Leider war 2020, kurz bevor das x-te Merkelkabinett schließlich abgewählt wurde, u.a. weil die Kanzlerkandidaten der CDU … ach, gib doch mal „Laschet“ ins Suchfeld ein … also, 2020 war nicht mal ein Bruchteil des Vorhabens umgesetzt.*
Dabei sollte Nichtstun in der Natur ja ziemlich leicht sein … einfach mal alle Forstmaschinen und Motorsägen und alles Gedöns mitnehmen und zurück dahin, wo die Erde ohnehin versiegelt ist und die Füße stillhalten. Vielleicht ne Umschulung zum Ranger machen. Und die Natur in Ruhe lassen.
Aber nein, stattdessen haben die Entscheider ganz weit oben die Füße stillgehalten, und statt Wildnis ist – gar nichts passiert.

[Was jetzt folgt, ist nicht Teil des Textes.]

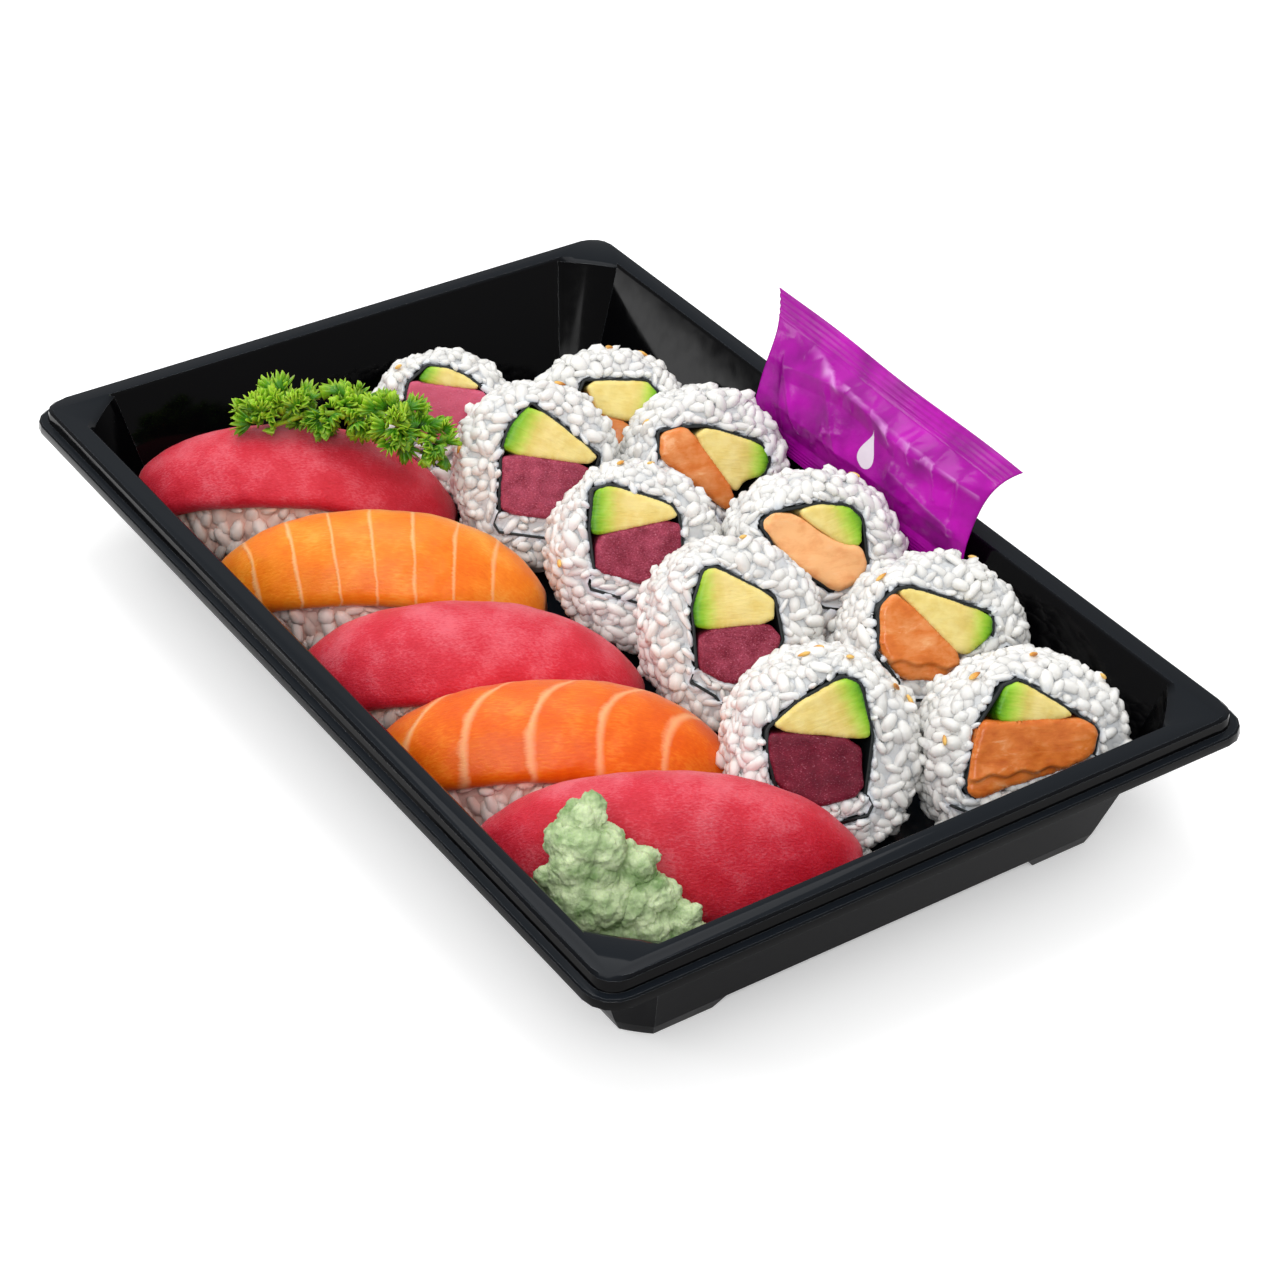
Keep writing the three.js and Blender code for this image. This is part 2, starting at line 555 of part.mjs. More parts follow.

Man hat es an viel zu vielen Stellen weiterlaufen lassen wie bisher.
Und jetzt macht man ein neues ambitioniertes Papier mit neuen Zielen zurecht, sodass alle anderen denken, wow, die Deutschen sind wirklich Vorreiter in Sachen Artenschutz.

*= genauer gesagt haben wir jetzt, 2023, Wildnis auf 0,6% der Landesfläche. Ich will lieber nicht wissen, wie verschwindend gering der Anteil 2007 war …

2011 hatte ich noch keine Ahnung von all dem. Mittlerweile habe ich viel gelesen und gelernt und Zusammenhänge begriffen und es ist mir ein Herzensthema geworden. Sollte die aktuelle Bundesregierung wirklich was verändern wollen, nicht so wie die letzte, können sie mich fragen.
Mehr als Stillstand schaffe ich auf jeden Fall.

Bäume sollten aufsässiger sein.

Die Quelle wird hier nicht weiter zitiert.